Exercise – How many lines of these entries hold the string "parts"? Reply with the number alone.

Records to process –
## begin
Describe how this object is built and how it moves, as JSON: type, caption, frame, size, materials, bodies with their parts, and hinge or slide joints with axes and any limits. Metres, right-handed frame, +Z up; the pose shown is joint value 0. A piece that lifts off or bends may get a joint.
## end
## begin
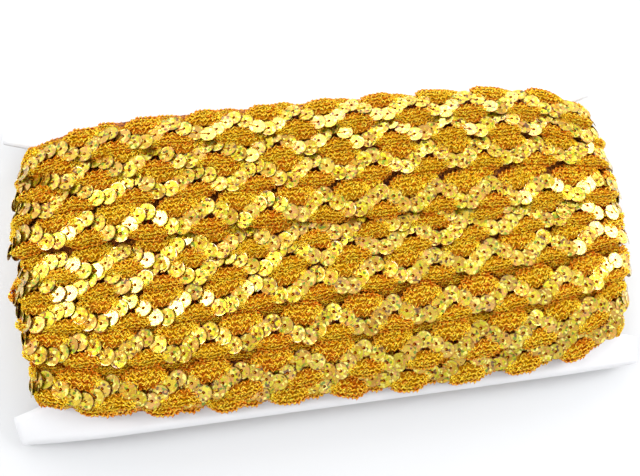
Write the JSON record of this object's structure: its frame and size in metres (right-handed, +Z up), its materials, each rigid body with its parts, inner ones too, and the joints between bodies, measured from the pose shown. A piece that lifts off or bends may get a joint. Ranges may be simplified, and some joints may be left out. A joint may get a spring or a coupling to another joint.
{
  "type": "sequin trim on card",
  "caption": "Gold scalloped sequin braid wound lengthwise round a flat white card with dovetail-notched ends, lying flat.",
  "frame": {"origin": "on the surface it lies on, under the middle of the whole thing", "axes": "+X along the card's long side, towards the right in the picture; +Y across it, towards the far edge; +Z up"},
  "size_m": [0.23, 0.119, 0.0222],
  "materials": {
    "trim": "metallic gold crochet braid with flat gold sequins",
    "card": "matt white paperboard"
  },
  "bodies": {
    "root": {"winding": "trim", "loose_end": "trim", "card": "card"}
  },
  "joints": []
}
## end
Reply to the task – 2